Given information

▼

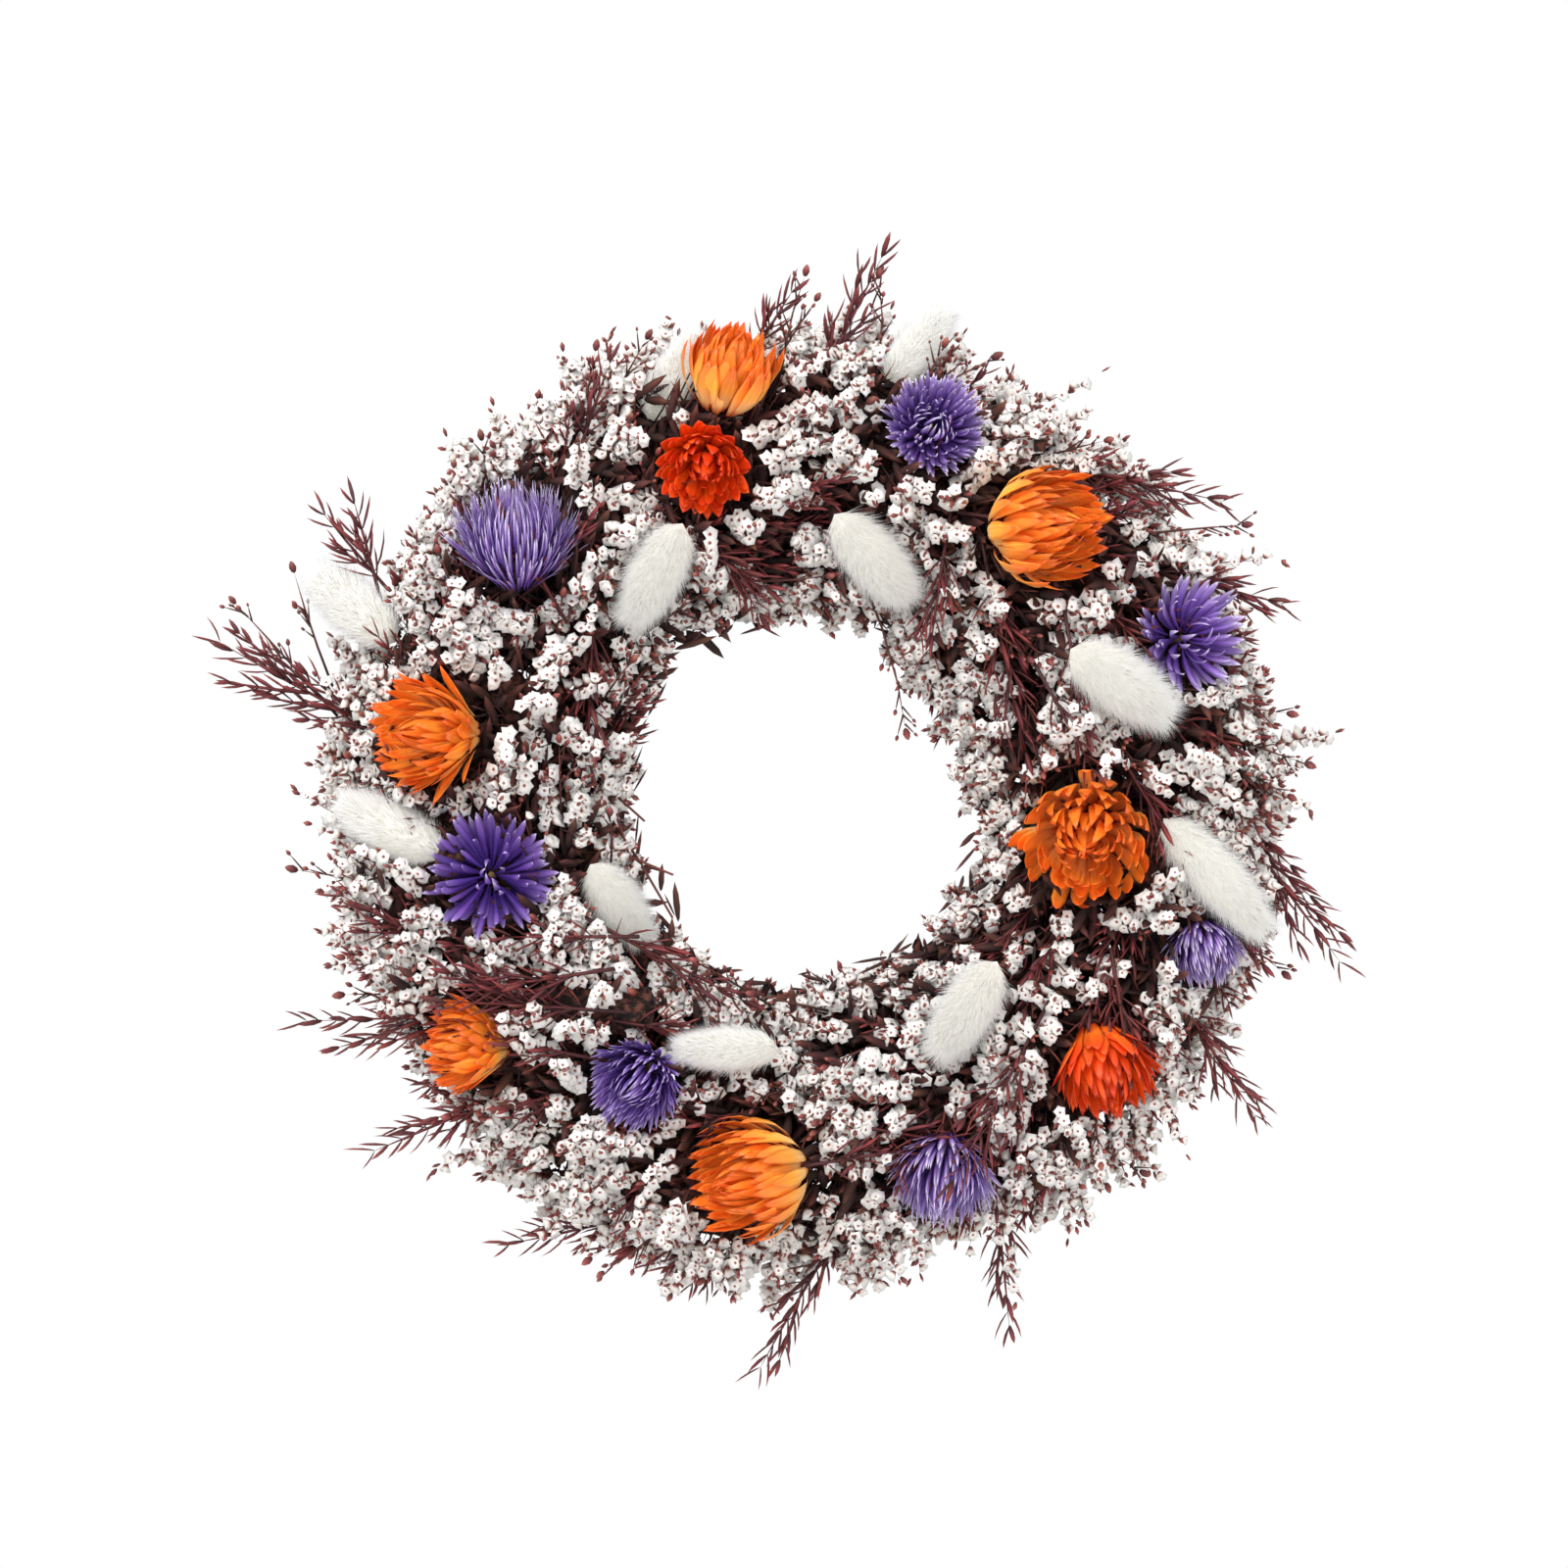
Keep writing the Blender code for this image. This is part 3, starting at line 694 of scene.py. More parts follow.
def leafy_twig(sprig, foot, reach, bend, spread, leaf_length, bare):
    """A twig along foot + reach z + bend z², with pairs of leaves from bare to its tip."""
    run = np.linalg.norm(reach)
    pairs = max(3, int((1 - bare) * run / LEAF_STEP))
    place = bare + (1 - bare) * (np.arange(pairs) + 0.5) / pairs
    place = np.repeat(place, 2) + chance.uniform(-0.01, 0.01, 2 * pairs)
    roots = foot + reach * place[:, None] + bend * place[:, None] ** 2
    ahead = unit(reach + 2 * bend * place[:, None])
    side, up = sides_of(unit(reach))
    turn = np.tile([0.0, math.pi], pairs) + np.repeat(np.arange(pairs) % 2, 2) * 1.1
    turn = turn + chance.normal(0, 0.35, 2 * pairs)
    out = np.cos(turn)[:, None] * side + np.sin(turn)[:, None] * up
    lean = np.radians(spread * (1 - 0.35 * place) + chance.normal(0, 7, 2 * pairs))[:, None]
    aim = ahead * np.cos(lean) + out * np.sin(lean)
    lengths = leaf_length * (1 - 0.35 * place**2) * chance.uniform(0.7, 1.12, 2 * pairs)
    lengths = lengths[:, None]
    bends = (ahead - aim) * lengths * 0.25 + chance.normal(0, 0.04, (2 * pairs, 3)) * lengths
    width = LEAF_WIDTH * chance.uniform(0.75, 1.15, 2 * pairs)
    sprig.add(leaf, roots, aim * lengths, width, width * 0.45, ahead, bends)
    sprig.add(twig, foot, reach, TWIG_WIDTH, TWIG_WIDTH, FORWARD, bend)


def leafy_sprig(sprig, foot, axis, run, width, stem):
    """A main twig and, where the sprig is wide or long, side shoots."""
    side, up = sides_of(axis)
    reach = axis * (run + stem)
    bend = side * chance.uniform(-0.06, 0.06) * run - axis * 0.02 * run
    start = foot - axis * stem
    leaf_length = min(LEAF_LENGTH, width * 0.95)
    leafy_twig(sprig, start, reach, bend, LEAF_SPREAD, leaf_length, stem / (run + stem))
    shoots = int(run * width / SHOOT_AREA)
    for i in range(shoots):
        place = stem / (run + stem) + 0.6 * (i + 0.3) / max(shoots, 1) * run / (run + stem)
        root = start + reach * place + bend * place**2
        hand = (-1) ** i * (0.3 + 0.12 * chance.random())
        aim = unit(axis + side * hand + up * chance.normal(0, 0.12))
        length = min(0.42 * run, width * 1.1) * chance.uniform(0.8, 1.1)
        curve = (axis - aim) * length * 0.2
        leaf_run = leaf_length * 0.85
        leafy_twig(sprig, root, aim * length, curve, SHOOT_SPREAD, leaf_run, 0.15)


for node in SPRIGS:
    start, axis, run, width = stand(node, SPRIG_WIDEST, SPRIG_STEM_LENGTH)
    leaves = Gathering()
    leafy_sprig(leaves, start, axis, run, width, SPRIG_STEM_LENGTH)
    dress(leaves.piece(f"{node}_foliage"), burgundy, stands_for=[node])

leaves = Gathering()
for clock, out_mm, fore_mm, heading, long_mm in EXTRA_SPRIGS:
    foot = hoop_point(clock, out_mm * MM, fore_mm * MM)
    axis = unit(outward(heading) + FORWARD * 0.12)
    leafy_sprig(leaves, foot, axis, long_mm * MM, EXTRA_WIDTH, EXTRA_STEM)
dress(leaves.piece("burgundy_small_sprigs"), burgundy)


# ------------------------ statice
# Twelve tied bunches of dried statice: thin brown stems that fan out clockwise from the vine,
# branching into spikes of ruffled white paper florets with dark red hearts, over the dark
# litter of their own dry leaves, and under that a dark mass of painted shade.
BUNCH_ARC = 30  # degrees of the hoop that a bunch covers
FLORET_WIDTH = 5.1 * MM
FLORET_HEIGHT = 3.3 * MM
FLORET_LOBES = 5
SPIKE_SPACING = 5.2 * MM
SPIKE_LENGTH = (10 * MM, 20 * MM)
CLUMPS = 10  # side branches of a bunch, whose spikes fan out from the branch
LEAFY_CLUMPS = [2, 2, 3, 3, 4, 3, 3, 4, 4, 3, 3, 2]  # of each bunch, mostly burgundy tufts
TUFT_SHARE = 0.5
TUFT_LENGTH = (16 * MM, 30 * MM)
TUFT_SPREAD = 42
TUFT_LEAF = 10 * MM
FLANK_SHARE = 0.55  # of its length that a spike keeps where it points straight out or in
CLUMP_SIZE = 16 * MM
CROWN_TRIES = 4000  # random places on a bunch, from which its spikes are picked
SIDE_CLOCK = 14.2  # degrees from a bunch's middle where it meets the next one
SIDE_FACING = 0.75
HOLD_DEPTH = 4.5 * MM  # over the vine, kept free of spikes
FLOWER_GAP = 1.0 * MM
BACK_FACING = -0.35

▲

Task description
Set down each line of the material verbatim, from the first line through the line that contains "TWIG_WIDTH, FORWARD, bend)".

Task response
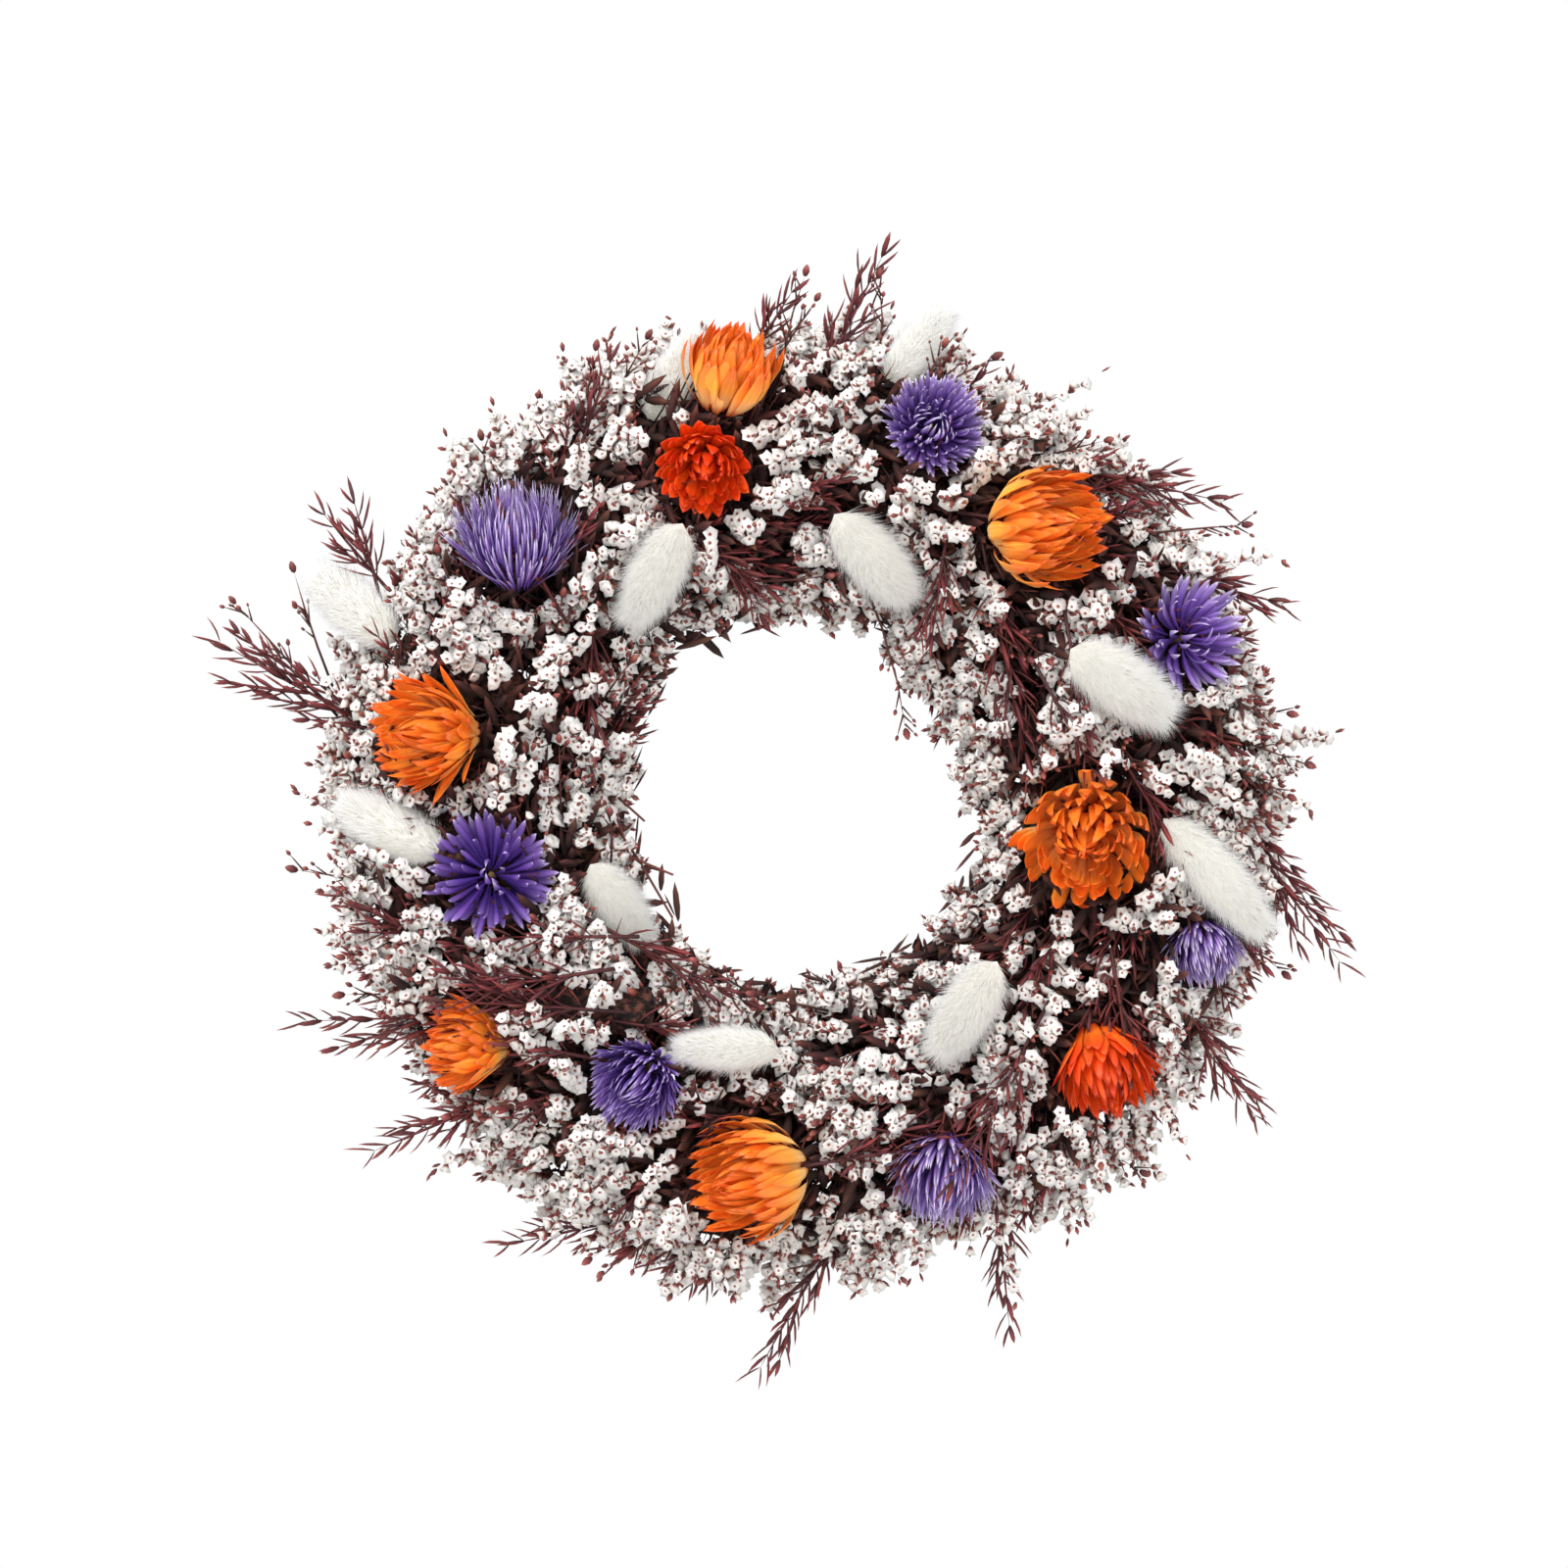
Keep writing the Blender code for this image. This is part 3, starting at line 694 of scene.py. More parts follow.
def leafy_twig(sprig, foot, reach, bend, spread, leaf_length, bare):
    """A twig along foot + reach z + bend z², with pairs of leaves from bare to its tip."""
    run = np.linalg.norm(reach)
    pairs = max(3, int((1 - bare) * run / LEAF_STEP))
    place = bare + (1 - bare) * (np.arange(pairs) + 0.5) / pairs
    place = np.repeat(place, 2) + chance.uniform(-0.01, 0.01, 2 * pairs)
    roots = foot + reach * place[:, None] + bend * place[:, None] ** 2
    ahead = unit(reach + 2 * bend * place[:, None])
    side, up = sides_of(unit(reach))
    turn = np.tile([0.0, math.pi], pairs) + np.repeat(np.arange(pairs) % 2, 2) * 1.1
    turn = turn + chance.normal(0, 0.35, 2 * pairs)
    out = np.cos(turn)[:, None] * side + np.sin(turn)[:, None] * up
    lean = np.radians(spread * (1 - 0.35 * place) + chance.normal(0, 7, 2 * pairs))[:, None]
    aim = ahead * np.cos(lean) + out * np.sin(lean)
    lengths = leaf_length * (1 - 0.35 * place**2) * chance.uniform(0.7, 1.12, 2 * pairs)
    lengths = lengths[:, None]
    bends = (ahead - aim) * lengths * 0.25 + chance.normal(0, 0.04, (2 * pairs, 3)) * lengths
    width = LEAF_WIDTH * chance.uniform(0.75, 1.15, 2 * pairs)
    sprig.add(leaf, roots, aim * lengths, width, width * 0.45, ahead, bends)
    sprig.add(twig, foot, reach, TWIG_WIDTH, TWIG_WIDTH, FORWARD, bend)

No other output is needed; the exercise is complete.